Dataset rows:
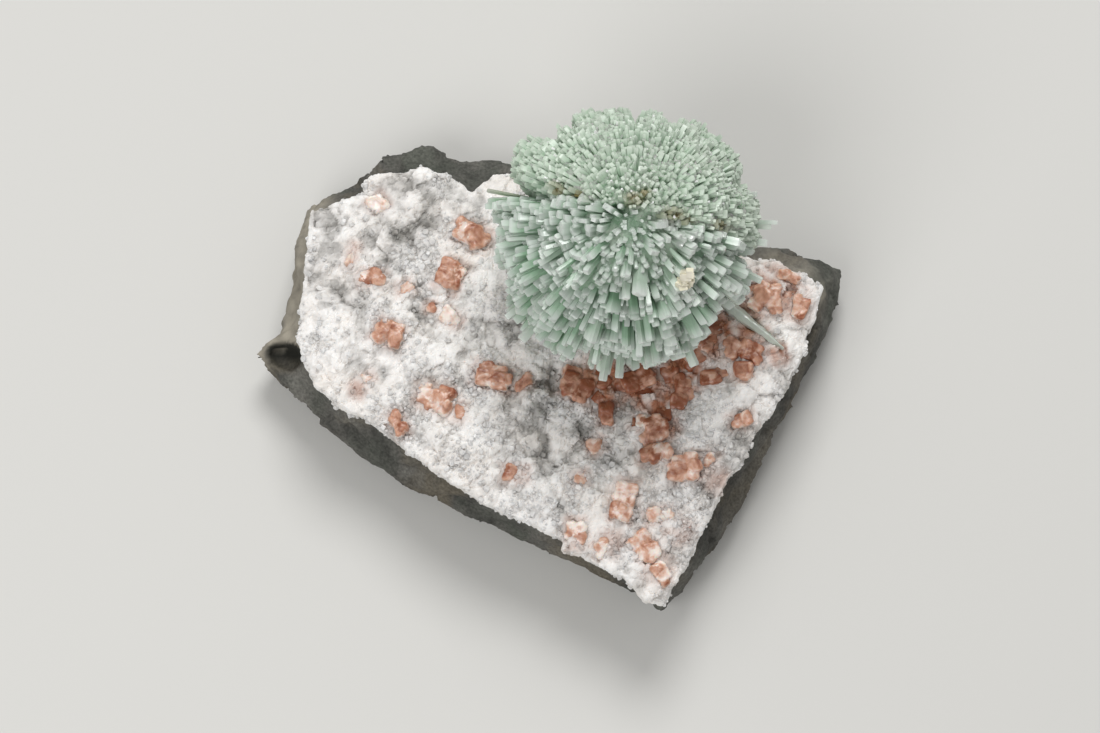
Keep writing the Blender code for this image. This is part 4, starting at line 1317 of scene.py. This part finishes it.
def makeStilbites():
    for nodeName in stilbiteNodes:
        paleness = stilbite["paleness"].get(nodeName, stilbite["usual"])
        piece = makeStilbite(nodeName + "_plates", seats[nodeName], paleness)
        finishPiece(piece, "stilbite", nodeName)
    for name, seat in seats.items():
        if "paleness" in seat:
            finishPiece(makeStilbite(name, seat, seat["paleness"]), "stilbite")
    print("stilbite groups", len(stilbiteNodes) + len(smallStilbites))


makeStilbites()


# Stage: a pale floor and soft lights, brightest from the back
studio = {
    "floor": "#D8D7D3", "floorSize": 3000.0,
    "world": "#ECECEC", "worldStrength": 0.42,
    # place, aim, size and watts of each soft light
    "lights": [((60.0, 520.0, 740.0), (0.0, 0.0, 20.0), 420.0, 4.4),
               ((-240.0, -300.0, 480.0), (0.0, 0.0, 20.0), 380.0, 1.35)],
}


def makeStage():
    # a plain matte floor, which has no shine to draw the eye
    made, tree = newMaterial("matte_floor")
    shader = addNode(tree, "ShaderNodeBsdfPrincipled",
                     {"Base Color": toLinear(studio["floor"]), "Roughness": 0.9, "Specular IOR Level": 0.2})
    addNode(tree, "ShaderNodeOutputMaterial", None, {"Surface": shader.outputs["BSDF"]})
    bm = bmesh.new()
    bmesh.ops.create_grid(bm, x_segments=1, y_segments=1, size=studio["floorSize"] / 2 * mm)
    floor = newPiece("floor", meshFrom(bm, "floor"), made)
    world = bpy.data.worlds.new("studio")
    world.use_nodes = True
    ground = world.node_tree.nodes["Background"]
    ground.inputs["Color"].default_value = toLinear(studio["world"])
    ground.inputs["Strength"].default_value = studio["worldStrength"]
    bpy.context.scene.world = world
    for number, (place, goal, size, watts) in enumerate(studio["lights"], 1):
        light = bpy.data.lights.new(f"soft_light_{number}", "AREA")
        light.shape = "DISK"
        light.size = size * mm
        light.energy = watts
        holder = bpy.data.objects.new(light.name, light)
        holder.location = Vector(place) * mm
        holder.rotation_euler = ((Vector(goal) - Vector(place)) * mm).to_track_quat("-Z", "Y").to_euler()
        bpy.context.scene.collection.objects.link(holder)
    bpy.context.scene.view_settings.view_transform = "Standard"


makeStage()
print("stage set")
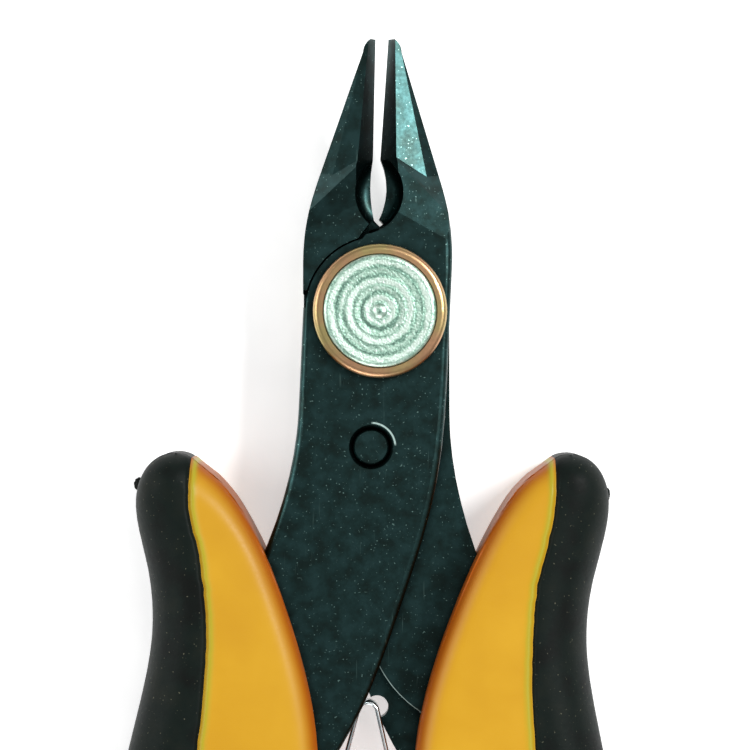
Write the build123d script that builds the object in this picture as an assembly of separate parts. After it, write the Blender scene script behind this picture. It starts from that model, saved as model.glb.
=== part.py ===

...

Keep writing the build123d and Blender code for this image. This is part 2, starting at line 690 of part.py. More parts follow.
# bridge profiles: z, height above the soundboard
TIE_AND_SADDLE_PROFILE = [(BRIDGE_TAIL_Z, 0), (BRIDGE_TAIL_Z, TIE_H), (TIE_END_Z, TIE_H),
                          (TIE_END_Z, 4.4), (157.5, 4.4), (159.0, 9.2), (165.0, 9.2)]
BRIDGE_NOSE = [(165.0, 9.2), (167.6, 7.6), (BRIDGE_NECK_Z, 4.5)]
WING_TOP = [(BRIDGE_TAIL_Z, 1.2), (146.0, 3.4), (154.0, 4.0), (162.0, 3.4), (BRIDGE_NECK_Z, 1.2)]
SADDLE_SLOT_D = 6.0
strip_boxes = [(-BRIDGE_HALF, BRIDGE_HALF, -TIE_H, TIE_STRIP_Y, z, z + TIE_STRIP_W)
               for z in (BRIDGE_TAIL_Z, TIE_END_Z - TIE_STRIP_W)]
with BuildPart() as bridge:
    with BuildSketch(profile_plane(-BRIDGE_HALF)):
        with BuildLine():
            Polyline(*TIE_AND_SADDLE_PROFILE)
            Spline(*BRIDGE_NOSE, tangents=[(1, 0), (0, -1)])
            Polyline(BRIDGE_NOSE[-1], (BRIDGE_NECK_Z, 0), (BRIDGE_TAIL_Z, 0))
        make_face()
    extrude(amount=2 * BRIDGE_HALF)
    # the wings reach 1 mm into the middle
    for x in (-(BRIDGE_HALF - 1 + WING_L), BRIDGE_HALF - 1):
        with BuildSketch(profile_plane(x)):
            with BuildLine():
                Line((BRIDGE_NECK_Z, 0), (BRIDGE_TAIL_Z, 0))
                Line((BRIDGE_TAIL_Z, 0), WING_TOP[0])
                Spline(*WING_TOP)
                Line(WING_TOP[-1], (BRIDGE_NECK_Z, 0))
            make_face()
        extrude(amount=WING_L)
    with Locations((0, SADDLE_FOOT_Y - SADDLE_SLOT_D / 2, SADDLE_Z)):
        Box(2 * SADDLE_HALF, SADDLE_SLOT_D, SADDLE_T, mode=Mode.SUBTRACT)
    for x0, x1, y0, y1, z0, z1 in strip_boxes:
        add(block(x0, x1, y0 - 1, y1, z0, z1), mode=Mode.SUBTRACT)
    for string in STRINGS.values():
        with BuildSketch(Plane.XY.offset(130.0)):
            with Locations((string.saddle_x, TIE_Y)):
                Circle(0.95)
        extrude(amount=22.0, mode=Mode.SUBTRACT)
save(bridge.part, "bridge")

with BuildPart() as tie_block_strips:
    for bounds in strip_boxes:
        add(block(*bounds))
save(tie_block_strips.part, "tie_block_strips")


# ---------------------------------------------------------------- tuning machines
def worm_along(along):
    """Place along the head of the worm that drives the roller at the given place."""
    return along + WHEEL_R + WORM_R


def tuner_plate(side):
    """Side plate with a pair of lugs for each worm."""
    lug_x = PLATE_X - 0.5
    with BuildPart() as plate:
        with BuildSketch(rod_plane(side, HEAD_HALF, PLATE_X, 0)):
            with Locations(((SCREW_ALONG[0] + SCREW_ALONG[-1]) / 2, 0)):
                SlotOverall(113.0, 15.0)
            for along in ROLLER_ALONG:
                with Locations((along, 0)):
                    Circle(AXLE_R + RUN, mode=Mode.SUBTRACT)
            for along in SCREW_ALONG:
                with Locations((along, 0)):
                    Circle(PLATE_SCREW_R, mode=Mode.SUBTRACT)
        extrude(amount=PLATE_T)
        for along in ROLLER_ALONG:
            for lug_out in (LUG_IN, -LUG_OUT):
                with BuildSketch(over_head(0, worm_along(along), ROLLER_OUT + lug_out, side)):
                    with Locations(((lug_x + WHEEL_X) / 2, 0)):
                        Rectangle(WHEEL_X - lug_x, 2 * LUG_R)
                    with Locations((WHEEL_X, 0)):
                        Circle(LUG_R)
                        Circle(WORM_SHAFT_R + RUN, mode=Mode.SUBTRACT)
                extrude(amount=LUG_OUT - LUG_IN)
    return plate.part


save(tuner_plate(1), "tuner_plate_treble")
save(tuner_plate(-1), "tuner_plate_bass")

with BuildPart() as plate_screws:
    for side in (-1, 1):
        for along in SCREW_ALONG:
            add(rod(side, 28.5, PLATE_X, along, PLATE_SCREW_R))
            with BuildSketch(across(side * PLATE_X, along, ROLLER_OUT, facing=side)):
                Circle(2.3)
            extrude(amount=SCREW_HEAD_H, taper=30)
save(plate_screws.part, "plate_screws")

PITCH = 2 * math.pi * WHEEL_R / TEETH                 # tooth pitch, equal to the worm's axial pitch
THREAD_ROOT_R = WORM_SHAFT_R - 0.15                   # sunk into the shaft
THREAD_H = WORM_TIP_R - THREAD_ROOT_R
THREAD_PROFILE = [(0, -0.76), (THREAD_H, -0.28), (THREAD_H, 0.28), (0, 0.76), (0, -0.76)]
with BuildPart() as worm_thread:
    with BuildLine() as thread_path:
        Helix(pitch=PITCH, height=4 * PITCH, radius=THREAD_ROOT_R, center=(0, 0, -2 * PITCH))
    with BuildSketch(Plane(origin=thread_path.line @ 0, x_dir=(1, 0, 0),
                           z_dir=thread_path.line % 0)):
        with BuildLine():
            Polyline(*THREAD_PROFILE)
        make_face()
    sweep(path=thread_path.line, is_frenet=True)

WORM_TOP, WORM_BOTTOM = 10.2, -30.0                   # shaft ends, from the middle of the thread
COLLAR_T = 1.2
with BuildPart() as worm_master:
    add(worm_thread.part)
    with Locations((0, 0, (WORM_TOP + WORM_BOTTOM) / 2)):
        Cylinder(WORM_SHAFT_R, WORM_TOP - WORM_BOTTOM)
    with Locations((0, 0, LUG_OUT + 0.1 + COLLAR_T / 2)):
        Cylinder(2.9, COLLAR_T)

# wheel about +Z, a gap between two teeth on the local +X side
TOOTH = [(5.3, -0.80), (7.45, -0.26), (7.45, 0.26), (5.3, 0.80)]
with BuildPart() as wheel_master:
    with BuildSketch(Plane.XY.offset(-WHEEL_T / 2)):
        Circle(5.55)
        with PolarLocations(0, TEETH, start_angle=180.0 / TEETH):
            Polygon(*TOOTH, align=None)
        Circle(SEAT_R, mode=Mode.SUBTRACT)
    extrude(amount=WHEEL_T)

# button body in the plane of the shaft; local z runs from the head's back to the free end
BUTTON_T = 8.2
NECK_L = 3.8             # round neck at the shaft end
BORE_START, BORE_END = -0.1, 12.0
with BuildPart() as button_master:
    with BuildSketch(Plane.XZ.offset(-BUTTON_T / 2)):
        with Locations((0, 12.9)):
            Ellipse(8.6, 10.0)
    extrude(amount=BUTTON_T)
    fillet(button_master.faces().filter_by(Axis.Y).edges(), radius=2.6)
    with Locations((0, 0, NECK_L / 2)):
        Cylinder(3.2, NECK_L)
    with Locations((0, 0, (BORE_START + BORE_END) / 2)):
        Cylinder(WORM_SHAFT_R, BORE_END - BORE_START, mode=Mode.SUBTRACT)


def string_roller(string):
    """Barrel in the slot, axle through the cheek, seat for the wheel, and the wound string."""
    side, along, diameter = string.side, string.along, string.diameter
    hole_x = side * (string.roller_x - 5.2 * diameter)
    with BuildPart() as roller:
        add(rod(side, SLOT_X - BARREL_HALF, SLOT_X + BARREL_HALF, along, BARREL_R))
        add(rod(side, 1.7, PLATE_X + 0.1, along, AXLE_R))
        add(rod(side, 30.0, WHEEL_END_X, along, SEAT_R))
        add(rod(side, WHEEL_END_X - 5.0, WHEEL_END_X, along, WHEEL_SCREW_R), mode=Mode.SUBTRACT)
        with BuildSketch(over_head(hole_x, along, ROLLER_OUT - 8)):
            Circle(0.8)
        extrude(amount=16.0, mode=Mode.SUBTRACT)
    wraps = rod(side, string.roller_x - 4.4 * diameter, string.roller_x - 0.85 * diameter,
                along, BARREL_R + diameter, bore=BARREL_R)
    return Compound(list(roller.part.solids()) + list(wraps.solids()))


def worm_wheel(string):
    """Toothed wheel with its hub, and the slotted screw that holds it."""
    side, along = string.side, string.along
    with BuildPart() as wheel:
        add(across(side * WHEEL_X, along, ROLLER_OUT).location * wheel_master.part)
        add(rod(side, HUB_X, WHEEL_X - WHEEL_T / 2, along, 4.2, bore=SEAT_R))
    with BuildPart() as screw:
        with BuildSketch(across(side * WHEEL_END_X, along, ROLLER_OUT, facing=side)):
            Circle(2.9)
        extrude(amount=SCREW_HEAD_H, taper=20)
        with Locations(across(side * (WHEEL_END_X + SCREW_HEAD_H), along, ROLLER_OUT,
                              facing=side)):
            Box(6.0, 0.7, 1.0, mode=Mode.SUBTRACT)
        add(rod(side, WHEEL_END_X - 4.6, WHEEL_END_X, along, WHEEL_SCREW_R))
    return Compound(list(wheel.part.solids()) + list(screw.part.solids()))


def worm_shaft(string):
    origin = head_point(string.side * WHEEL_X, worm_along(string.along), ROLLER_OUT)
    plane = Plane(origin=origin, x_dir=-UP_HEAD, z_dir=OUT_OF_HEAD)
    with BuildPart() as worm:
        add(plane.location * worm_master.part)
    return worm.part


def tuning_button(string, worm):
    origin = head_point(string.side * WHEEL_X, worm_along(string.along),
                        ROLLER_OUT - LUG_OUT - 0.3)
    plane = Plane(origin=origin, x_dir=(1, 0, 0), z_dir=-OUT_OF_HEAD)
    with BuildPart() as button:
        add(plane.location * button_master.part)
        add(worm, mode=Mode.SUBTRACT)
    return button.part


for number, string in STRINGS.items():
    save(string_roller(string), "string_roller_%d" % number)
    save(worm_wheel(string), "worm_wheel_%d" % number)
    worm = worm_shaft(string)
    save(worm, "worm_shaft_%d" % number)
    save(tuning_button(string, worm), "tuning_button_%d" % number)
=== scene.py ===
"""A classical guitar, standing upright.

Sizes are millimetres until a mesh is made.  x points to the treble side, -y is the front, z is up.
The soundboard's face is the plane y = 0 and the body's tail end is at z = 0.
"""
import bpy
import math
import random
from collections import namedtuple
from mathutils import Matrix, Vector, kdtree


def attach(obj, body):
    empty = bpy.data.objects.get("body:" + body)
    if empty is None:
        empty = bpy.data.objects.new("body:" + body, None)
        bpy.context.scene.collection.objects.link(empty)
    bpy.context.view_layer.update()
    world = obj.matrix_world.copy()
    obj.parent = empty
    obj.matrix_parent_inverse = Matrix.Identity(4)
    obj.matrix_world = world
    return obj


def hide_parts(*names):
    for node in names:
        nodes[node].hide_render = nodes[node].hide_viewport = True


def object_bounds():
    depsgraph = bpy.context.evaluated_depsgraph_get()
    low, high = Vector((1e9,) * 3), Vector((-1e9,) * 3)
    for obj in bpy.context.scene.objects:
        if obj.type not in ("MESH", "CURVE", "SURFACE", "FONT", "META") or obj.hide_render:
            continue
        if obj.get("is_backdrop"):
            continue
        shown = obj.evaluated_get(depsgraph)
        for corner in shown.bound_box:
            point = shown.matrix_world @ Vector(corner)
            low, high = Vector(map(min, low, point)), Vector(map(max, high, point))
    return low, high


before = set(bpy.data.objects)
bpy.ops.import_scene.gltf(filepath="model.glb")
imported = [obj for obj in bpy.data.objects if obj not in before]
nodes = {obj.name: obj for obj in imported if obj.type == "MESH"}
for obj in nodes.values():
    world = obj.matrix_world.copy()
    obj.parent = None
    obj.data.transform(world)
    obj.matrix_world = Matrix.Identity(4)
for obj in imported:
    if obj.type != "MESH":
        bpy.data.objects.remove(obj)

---

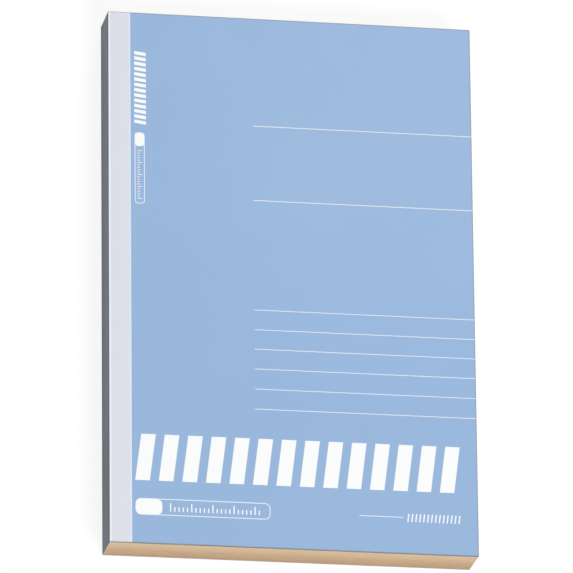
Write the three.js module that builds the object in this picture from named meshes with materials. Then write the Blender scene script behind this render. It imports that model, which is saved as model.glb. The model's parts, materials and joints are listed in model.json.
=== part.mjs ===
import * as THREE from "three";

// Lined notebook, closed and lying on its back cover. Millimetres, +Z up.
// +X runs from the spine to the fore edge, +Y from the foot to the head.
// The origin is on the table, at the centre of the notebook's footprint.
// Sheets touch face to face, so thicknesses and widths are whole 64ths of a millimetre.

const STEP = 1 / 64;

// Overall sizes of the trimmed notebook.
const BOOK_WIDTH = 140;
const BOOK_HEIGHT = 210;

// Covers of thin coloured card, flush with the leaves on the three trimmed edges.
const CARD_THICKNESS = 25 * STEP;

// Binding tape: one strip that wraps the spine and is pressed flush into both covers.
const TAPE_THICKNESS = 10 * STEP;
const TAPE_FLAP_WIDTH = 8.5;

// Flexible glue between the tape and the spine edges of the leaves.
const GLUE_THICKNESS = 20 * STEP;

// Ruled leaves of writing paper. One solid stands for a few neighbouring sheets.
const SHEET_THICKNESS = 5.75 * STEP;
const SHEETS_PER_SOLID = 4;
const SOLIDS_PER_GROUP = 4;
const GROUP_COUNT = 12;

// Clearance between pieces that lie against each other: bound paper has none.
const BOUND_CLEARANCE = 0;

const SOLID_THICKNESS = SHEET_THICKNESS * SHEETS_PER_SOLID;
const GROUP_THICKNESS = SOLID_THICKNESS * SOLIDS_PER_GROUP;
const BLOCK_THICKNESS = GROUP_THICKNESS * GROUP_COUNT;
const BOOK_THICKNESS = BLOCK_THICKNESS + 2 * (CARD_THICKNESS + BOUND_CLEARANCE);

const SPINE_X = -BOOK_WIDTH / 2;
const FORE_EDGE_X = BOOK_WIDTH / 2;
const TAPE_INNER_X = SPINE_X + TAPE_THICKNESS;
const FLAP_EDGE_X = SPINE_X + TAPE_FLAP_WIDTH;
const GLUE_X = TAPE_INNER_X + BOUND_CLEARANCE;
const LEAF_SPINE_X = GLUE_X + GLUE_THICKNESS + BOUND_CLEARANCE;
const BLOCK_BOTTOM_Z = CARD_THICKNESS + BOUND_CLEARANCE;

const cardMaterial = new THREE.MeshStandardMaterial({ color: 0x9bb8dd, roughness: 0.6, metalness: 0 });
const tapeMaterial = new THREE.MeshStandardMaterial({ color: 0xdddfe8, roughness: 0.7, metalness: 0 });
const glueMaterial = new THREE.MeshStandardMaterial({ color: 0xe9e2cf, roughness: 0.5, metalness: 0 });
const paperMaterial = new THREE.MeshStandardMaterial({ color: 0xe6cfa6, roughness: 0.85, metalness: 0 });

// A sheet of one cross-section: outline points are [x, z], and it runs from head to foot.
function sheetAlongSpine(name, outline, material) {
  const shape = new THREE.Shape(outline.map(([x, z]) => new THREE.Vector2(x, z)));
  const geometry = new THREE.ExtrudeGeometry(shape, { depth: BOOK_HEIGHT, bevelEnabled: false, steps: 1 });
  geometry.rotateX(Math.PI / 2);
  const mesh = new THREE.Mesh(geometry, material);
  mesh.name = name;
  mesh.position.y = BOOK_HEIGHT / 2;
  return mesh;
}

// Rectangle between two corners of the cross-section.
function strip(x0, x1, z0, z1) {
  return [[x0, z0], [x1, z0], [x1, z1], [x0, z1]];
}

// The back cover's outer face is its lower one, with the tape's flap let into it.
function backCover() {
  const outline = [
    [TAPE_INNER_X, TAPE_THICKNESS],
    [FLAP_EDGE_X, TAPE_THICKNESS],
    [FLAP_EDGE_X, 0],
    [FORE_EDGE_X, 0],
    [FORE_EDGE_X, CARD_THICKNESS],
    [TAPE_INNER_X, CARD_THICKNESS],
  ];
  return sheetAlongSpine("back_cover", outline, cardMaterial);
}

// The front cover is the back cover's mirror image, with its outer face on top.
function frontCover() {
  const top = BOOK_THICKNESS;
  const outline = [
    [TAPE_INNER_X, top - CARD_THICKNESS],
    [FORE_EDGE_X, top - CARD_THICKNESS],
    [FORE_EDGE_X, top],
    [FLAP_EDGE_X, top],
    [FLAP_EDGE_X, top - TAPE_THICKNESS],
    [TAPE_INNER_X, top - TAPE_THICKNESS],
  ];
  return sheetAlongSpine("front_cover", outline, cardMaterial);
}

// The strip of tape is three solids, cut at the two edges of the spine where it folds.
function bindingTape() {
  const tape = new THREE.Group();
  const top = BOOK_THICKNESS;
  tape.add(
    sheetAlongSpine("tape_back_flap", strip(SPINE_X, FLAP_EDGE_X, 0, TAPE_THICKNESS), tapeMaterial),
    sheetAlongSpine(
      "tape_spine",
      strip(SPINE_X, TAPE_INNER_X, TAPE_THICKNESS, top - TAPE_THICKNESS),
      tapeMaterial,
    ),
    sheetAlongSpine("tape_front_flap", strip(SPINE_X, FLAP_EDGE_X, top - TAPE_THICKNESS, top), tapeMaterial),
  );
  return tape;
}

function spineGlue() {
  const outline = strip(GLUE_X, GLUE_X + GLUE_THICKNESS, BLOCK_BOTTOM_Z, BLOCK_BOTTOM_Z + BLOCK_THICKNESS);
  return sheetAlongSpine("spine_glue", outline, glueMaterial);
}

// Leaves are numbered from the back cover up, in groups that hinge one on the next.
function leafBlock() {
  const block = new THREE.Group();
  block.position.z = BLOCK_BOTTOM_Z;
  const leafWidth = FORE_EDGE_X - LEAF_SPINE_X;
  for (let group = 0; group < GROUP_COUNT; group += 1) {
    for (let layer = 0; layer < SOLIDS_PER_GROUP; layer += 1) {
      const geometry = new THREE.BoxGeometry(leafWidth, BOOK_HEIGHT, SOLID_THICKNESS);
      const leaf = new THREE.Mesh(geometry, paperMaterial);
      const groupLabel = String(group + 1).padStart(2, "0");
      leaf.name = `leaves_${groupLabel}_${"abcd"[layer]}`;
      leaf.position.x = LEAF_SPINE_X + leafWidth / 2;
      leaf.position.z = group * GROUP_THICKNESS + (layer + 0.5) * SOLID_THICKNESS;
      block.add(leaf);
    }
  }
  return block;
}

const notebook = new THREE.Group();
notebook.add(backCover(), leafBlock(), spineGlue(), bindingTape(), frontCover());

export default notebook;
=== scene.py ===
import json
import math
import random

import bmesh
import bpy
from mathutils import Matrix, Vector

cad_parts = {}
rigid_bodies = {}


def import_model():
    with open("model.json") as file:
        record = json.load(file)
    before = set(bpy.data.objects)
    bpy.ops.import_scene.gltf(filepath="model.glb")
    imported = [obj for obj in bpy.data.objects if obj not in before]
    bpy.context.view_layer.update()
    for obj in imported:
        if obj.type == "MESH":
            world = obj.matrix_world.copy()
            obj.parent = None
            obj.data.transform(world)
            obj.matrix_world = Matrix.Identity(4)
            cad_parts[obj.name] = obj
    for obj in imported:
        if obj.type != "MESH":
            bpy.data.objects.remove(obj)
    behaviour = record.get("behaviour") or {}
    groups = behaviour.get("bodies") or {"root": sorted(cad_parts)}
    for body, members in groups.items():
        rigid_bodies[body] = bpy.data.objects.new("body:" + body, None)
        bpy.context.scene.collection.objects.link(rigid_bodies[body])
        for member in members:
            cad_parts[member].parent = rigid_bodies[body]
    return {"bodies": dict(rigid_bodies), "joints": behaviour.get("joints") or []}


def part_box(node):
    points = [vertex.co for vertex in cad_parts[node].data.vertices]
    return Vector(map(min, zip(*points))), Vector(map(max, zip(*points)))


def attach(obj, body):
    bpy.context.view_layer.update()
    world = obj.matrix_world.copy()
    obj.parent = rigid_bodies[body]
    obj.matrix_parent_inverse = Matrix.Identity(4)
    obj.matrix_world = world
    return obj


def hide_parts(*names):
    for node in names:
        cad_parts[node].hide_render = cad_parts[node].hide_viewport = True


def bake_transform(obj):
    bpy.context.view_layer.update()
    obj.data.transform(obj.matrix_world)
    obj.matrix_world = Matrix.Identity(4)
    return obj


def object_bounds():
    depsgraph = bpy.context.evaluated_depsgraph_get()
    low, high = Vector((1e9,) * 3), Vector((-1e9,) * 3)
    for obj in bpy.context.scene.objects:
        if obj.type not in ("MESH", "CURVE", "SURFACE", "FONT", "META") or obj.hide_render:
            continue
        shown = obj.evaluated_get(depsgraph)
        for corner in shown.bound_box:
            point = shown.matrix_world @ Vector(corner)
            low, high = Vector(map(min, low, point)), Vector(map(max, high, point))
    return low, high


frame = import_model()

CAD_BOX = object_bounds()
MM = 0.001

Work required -
Nothing beyond the required lines should be retyped: start with the line that contains "for number, string" and finish with the line that contains "obj.parent = empty".

Result of the exercise -
for number, string in STRINGS.items():
    save(string_roller(string), "string_roller_%d" % number)
    save(worm_wheel(string), "worm_wheel_%d" % number)
    worm = worm_shaft(string)
    save(worm, "worm_shaft_%d" % number)
    save(tuning_button(string, worm), "tuning_button_%d" % number)
=== scene.py ===
"""A classical guitar, standing upright.

Sizes are millimetres until a mesh is made.  x points to the treble side, -y is the front, z is up.
The soundboard's face is the plane y = 0 and the body's tail end is at z = 0.
"""
import bpy
import math
import random
from collections import namedtuple
from mathutils import Matrix, Vector, kdtree


def attach(obj, body):
    empty = bpy.data.objects.get("body:" + body)
    if empty is None:
        empty = bpy.data.objects.new("body:" + body, None)
        bpy.context.scene.collection.objects.link(empty)
    bpy.context.view_layer.update()
    world = obj.matrix_world.copy()
    obj.parent = empty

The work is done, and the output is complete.